▶ _YOUR OBJECTIVE_: Write out all the data again, exactly as it stands.

╭─ DATA LINES

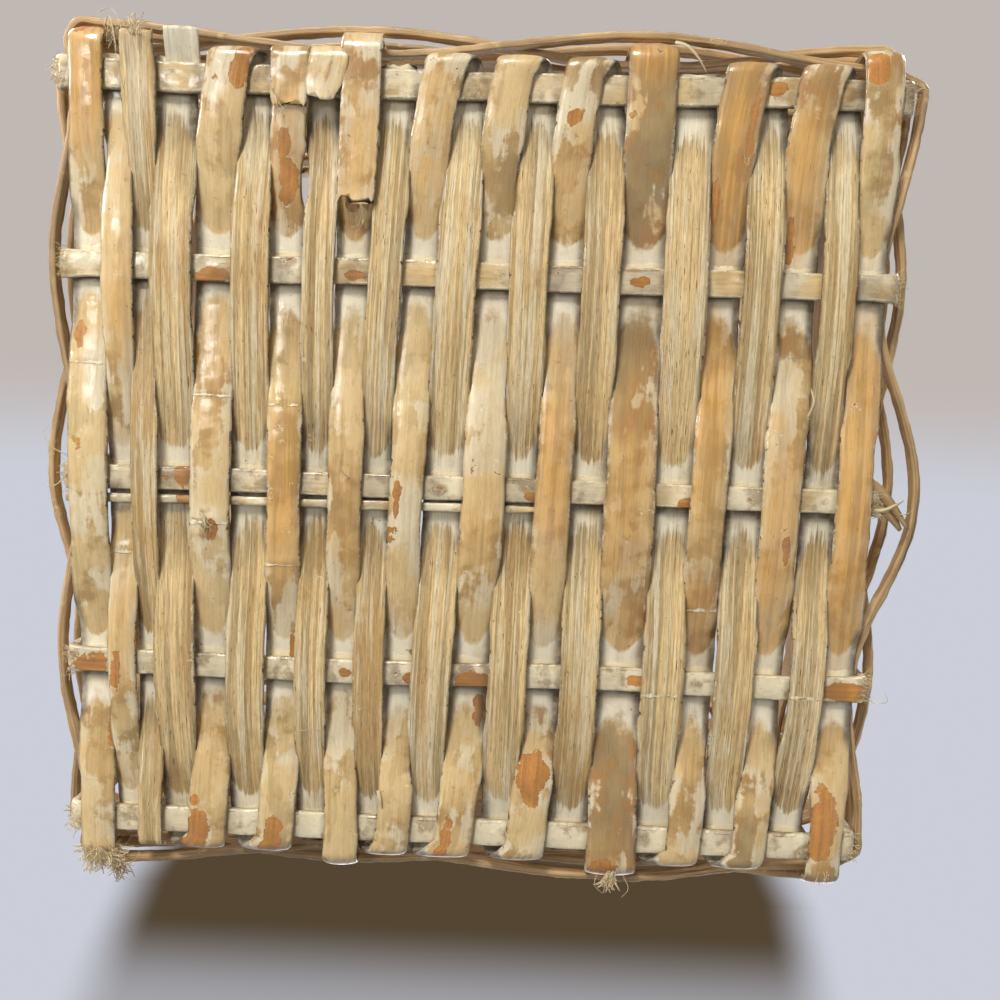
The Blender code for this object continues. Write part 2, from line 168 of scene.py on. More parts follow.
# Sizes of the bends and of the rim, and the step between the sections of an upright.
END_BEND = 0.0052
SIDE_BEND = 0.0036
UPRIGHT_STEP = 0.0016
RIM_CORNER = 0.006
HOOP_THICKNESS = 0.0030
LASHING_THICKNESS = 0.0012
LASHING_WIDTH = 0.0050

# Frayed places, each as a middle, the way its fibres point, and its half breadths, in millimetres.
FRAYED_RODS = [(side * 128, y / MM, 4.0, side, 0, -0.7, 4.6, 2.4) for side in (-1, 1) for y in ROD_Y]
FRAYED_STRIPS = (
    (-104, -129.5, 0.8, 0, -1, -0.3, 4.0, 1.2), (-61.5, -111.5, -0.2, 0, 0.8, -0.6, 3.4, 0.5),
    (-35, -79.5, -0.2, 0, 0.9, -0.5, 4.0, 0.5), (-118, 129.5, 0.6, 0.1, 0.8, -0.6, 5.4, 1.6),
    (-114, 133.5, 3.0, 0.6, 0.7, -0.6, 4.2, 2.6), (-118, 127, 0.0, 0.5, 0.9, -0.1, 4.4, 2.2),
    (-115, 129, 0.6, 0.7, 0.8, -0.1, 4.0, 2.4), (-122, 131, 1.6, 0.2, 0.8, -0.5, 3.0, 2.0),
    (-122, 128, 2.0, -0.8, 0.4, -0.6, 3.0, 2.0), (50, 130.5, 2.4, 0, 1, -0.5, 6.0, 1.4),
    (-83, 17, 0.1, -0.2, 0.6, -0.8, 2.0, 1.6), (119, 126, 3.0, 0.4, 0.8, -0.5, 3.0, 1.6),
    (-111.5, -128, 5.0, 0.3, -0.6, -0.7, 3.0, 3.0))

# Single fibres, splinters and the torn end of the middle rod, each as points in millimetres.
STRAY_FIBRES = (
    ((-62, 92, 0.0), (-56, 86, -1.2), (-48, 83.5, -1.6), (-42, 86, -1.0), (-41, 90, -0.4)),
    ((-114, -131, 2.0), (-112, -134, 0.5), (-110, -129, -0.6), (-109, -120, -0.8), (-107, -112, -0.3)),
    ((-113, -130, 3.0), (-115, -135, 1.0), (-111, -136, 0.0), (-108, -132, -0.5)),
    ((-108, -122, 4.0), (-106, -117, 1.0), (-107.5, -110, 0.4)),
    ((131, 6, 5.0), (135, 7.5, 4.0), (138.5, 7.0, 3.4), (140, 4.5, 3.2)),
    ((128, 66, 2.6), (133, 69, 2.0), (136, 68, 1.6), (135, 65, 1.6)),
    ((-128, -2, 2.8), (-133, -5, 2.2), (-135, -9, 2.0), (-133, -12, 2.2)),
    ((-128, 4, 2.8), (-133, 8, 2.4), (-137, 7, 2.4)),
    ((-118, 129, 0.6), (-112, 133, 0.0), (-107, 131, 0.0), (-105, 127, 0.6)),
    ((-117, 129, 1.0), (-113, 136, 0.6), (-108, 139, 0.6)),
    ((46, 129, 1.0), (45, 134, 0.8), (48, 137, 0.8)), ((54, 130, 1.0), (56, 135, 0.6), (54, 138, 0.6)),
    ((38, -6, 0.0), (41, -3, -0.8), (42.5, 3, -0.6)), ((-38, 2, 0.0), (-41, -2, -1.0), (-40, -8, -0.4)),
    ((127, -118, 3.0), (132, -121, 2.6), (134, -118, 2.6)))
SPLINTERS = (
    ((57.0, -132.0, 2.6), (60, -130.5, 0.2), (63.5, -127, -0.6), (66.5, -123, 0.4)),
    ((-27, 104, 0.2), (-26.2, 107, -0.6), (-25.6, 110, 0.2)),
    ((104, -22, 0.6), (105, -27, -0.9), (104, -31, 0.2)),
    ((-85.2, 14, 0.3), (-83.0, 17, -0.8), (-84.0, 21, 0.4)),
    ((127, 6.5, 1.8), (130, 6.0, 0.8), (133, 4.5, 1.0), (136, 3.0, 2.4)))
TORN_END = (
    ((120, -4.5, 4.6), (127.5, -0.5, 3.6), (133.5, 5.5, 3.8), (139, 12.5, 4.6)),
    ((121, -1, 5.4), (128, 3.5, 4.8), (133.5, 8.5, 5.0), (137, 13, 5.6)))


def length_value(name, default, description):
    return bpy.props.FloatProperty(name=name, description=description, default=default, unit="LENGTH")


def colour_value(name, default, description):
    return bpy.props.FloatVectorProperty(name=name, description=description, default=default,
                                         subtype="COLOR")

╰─

▶ _EXERCISE RESPONSE_:
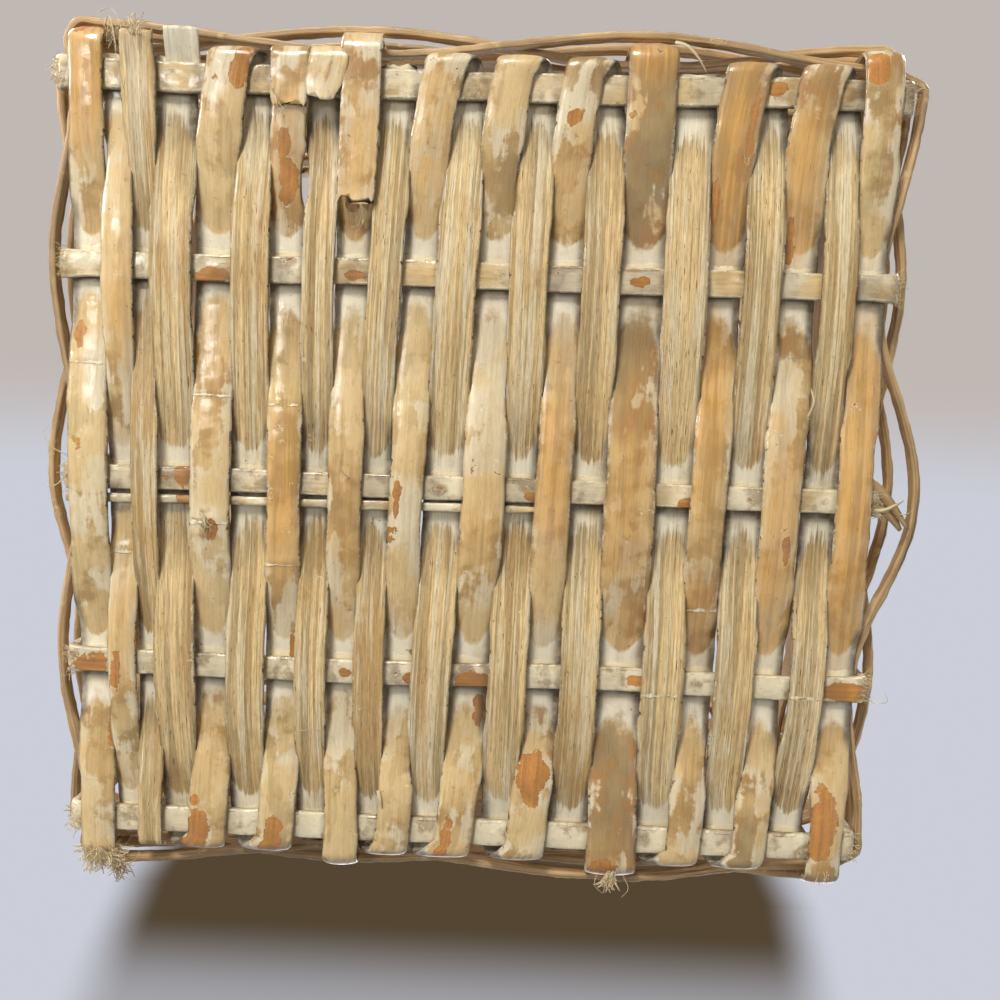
The Blender code for this object continues. Write part 2, from line 168 of scene.py on. More parts follow.
# Sizes of the bends and of the rim, and the step between the sections of an upright.
END_BEND = 0.0052
SIDE_BEND = 0.0036
UPRIGHT_STEP = 0.0016
RIM_CORNER = 0.006
HOOP_THICKNESS = 0.0030
LASHING_THICKNESS = 0.0012
LASHING_WIDTH = 0.0050

# Frayed places, each as a middle, the way its fibres point, and its half breadths, in millimetres.
FRAYED_RODS = [(side * 128, y / MM, 4.0, side, 0, -0.7, 4.6, 2.4) for side in (-1, 1) for y in ROD_Y]
FRAYED_STRIPS = (
    (-104, -129.5, 0.8, 0, -1, -0.3, 4.0, 1.2), (-61.5, -111.5, -0.2, 0, 0.8, -0.6, 3.4, 0.5),
    (-35, -79.5, -0.2, 0, 0.9, -0.5, 4.0, 0.5), (-118, 129.5, 0.6, 0.1, 0.8, -0.6, 5.4, 1.6),
    (-114, 133.5, 3.0, 0.6, 0.7, -0.6, 4.2, 2.6), (-118, 127, 0.0, 0.5, 0.9, -0.1, 4.4, 2.2),
    (-115, 129, 0.6, 0.7, 0.8, -0.1, 4.0, 2.4), (-122, 131, 1.6, 0.2, 0.8, -0.5, 3.0, 2.0),
    (-122, 128, 2.0, -0.8, 0.4, -0.6, 3.0, 2.0), (50, 130.5, 2.4, 0, 1, -0.5, 6.0, 1.4),
    (-83, 17, 0.1, -0.2, 0.6, -0.8, 2.0, 1.6), (119, 126, 3.0, 0.4, 0.8, -0.5, 3.0, 1.6),
    (-111.5, -128, 5.0, 0.3, -0.6, -0.7, 3.0, 3.0))

# Single fibres, splinters and the torn end of the middle rod, each as points in millimetres.
STRAY_FIBRES = (
    ((-62, 92, 0.0), (-56, 86, -1.2), (-48, 83.5, -1.6), (-42, 86, -1.0), (-41, 90, -0.4)),
    ((-114, -131, 2.0), (-112, -134, 0.5), (-110, -129, -0.6), (-109, -120, -0.8), (-107, -112, -0.3)),
    ((-113, -130, 3.0), (-115, -135, 1.0), (-111, -136, 0.0), (-108, -132, -0.5)),
    ((-108, -122, 4.0), (-106, -117, 1.0), (-107.5, -110, 0.4)),
    ((131, 6, 5.0), (135, 7.5, 4.0), (138.5, 7.0, 3.4), (140, 4.5, 3.2)),
    ((128, 66, 2.6), (133, 69, 2.0), (136, 68, 1.6), (135, 65, 1.6)),
    ((-128, -2, 2.8), (-133, -5, 2.2), (-135, -9, 2.0), (-133, -12, 2.2)),
    ((-128, 4, 2.8), (-133, 8, 2.4), (-137, 7, 2.4)),
    ((-118, 129, 0.6), (-112, 133, 0.0), (-107, 131, 0.0), (-105, 127, 0.6)),
    ((-117, 129, 1.0), (-113, 136, 0.6), (-108, 139, 0.6)),
    ((46, 129, 1.0), (45, 134, 0.8), (48, 137, 0.8)), ((54, 130, 1.0), (56, 135, 0.6), (54, 138, 0.6)),
    ((38, -6, 0.0), (41, -3, -0.8), (42.5, 3, -0.6)), ((-38, 2, 0.0), (-41, -2, -1.0), (-40, -8, -0.4)),
    ((127, -118, 3.0), (132, -121, 2.6), (134, -118, 2.6)))
SPLINTERS = (
    ((57.0, -132.0, 2.6), (60, -130.5, 0.2), (63.5, -127, -0.6), (66.5, -123, 0.4)),
    ((-27, 104, 0.2), (-26.2, 107, -0.6), (-25.6, 110, 0.2)),
    ((104, -22, 0.6), (105, -27, -0.9), (104, -31, 0.2)),
    ((-85.2, 14, 0.3), (-83.0, 17, -0.8), (-84.0, 21, 0.4)),
    ((127, 6.5, 1.8), (130, 6.0, 0.8), (133, 4.5, 1.0), (136, 3.0, 2.4)))
TORN_END = (
    ((120, -4.5, 4.6), (127.5, -0.5, 3.6), (133.5, 5.5, 3.8), (139, 12.5, 4.6)),
    ((121, -1, 5.4), (128, 3.5, 4.8), (133.5, 8.5, 5.0), (137, 13, 5.6)))


def length_value(name, default, description):
    return bpy.props.FloatProperty(name=name, description=description, default=default, unit="LENGTH")


def colour_value(name, default, description):
    return bpy.props.FloatVectorProperty(name=name, description=description, default=default,
                                         subtype="COLOR")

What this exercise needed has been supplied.